Yep. I’m writing a paper on this very subject right now.
I really like poor Antonio.
Definitely allowed. You know the bard himself would have been all for it 
Actually, Twelfth Night has as its center a woman wooing a woman pretending to be a man.
I wonder if the Orgel quote refers to the fact that in the original production they would both have been played by male actors? Wouldn’t surprise me – I know he’s done a book on the various implications of single-sex casting on the Elizabethan stage (it’s called Impersonations, and is generally pretty good. Come to think of it I wonder if the quote pepperlandgirl posted isn’t from that book…)
I would say, too, that the relationship of Antonio and Bassanio in The Merchant of Venice is probably about equally direct in its homoeroticism – in Shakespeare’s source, as I recall, Antonio’s equivalent was more of a father figure to Bassanio’s equivalent (he may have been a godfather or something, I forget), and Shakespeare leaves that particular detail out.
(No, I don’t know what it is about the name Antonio. ;))
A. Marry?
Hrm. Good question. I’d kinda like to say Beatrice. Any woman with a razor wit like that… happy sigh
B. Have a brief, but exciting fling with before breaking up and never speaking to them again?
Desdemona. For personal reasons. Or Titania… But only if Oberon -never- found out.
C. Want as a family member? Uncle Prospero (before he became bitter and cynical).
D. Want as a college roommate? Horatio. 100 per cent. Despite certain literary criticism, the guy is a friend to the end, and a heck of a scholar.

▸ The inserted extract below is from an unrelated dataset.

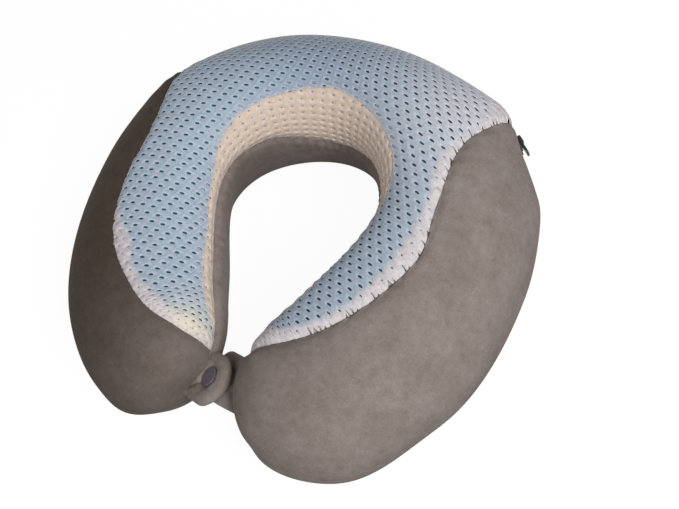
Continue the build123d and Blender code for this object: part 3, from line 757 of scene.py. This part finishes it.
gelOuterField, gelInnerField = np.zeros(angleGrid.shape), np.zeros(angleGrid.shape)
for side, name in ((1, "right"), (-1, "left")):
    here = rowSide == side
    gelOuterField[here] = beyondLine(side, *seamLine(gelEdges[name], side), right=10)
    gelInnerField[here] = -beyondLine(side, *seamLine(gelEdges["inner"], side))
gelField = np.minimum(gelOuterField, gelInnerField)


def travelOf(points):
    # length along a line of points, or along each row of them
    steps = np.linalg.norm(np.diff(points, axis=-2), axis=-1)
    return np.concatenate([np.zeros((*steps.shape[:-1], 1)), np.cumsum(steps, -1)], -1)


# the cloth laid flat: its place from the centreline, carried out by the arc length down from the crown
crownColumn = int(np.abs(columnAngle - math.pi / 2).argmin())
ringTravel = travelOf(np.concatenate([plainPoints, plainPoints[:, :1]], 1))
ringPlace = ringTravel[:, :-1] - ringTravel[:, crownColumn : crownColumn + 1]
ringPlace = np.where(turnedAngle < 0, ringPlace - ringTravel[:, -1:], ringPlace)
clothOffset = offsetGrid[:, crownColumn : crownColumn + 1] - ringPlace
crownTravel = travelOf(plainPoints[:, crownColumn])
crownTravel = np.abs(crownTravel - crownTravel[centreRow])
straightEnds = centreRow + np.array([0, len(rowStraight) - 1])
sinceStraight = crownTravel - np.interp(rowDistance, rowStraight[[0, -1]], crownTravel[straightEnds])
crownArm = rowDistance + np.maximum(sinceStraight, 0) * (rowDistance > straight)
clothPlace, clothHeading = centreline(crownArm)
clothX = rowSide[:, None] * (clothPlace[:, :1] + np.sin(clothHeading)[:, None] * clothOffset)
clothY = clothPlace[:, 1:] + np.cos(clothHeading)[:, None] * clothOffset + pillow["arcCentreY"]
lean = airPanel["lean"] + airPanel["armLean"] * np.tanh(signedTravel / airPanel["armLeanSpread"])
bowed = airPanel["bow"] * np.sqrt(clothX**2 + airPanel["bowWidth"] ** 2)
latticeX = airPanel["acrossRepeat"] * clothX + lean * (clothY - airPanel["leanFrom"])
latticeY = airPanel["alongRepeat"] * clothY + airPanel["skew"] * clothX + bowed

slotMargin = np.where(onOuterWall, np.where(belowSlot > 0, -99.0, slotField + 3.0), 99.0)
clothMargin = np.minimum(np.minimum(meshField, bandField), slotMargin)
crownBorder = np.where(onOuterWall, slotField + 1.0, 99.0)  # the crown's cloth is trimmed here, over the tape
tuckUnder = np.clip(-clothMargin, 0, 3.0)
clothPoints = plainPoints + plainNormals * (standOff - airPanel["tuckSlope"] * tuckUnder)[..., None]
clothNormals = normalsOf(clothPoints)
gelShare = smoothStep(gelOuterField / 3.0 + 0.5) * (gelInnerField > 0)
creamShare = smoothStep(-gelInnerField / 0.8 + 0.5)
openness = gelShare - airPanel["edgeClosing"] * (1 - smoothStep(clothMargin / 4.0))

# the gel's blue fades towards the back's right, painted light lightens the back's outer edge, and the foam warms the
# left tip
# painted light: the back's outer rim is mixed towards the pale bare colour where the light grazes it, and the deep tint
# thins there
paintedRimLight = 0.75 * smoothStep((offsetGrid - 4.0) / 24.0) * (1 - smoothStep((shareGrid - 0.3) / 0.15))
bareShare = 0.85 * aroundPlace(plainPoints, *airPanel["barePlace"])
dyeGrid = np.broadcast_to(np.array(linear(airPanel["dyes"]["white"])[:3]), plainPoints.shape)
for name, share in (
    ("overGel", gelShare),
    ("deep", (0.75 - paintedRimLight) * gelShare * aroundPlace(plainPoints, *airPanel["deepPlace"])),
    ("bare", gelShare * np.maximum(bareShare, paintedRimLight)),
    ("cream", creamShare),
    ("warm", 0.85 * aroundPlace(plainPoints, *airPanel["warmPlace"])),
    ("white", 0.6 * smoothStep((2.2 - clothMargin) / 1.2)),
):
    dyeGrid = dyeGrid + share[..., None] * (np.array(linear(airPanel["dyes"][name])[:3]) - dyeGrid)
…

E. Really have hated in high school? Stefano. Drunken obnoxious jerk who thinks nothing of turning on his friends.
(Caveat- I’m probably going to change this list when I’ve had more than 10 minutes to think about it!)
Marry?
Hmm… I’m not a real Shakespeare scholar, and haven’t really reread the plays much, but actually like Katharine
Have a brief, but exciting fling with before breaking up and never speaking to them again?
Lady MacBeth. You just know she’s got to be a terror in the sheets with all her drive and passion. 
And then I’m running away to someplace safe, like Siberia.
Want as a family member? (specify your relationship to them. Parent, sibling, their child etc)
Puck, as a cousin. A not-very-frequently-visited cousin.
Want as a college roommate?
A young Richard. Before he takes the crown and goes evil. (Or was that goes evil then takes the crown?) A biting wit, and plenty of cash for funding parties.
Really have hated in high school?
Hamlet, Rosencrantz, Guilderstern, most of the characters in Romeo and Juliet…
I assume you’re talking about Richard III, because Richard II would be waaaayyy too whiny to endure for more than 5 minutes without popping him in the jaw. One bad grade, and he’d want to sit upon the ground and tell sad tales of the deaths of students.
Hah!
For God’s sake, let us sit upon the ground
And tell sad stories of the death of students;
How some have been flunked; some bombed their tests,
Some haunted by the grad students they have plagiarized;
Some driven mad by their roommates: some sleeping in;
All failed: for within the hallowed walls
That trap the mortal bodies of a student
Keeps professors their court and there the sadists sit,
Scoffing his circumstance and grinning at his pomp,
Allowing him a breath, a little scene,
To study, eat nachos and write papers,
Infusing him with self and vain conceit,
As if this flesh which walls about our life,
Were brass impregnable, and humour’d thus
Comes at the last and with a little pin
Bores through his dorm-room wall, and farewell student!
Yes, gobear, I did mean Richard III, not II.
And Tracy Lord, egads, did you have to do that?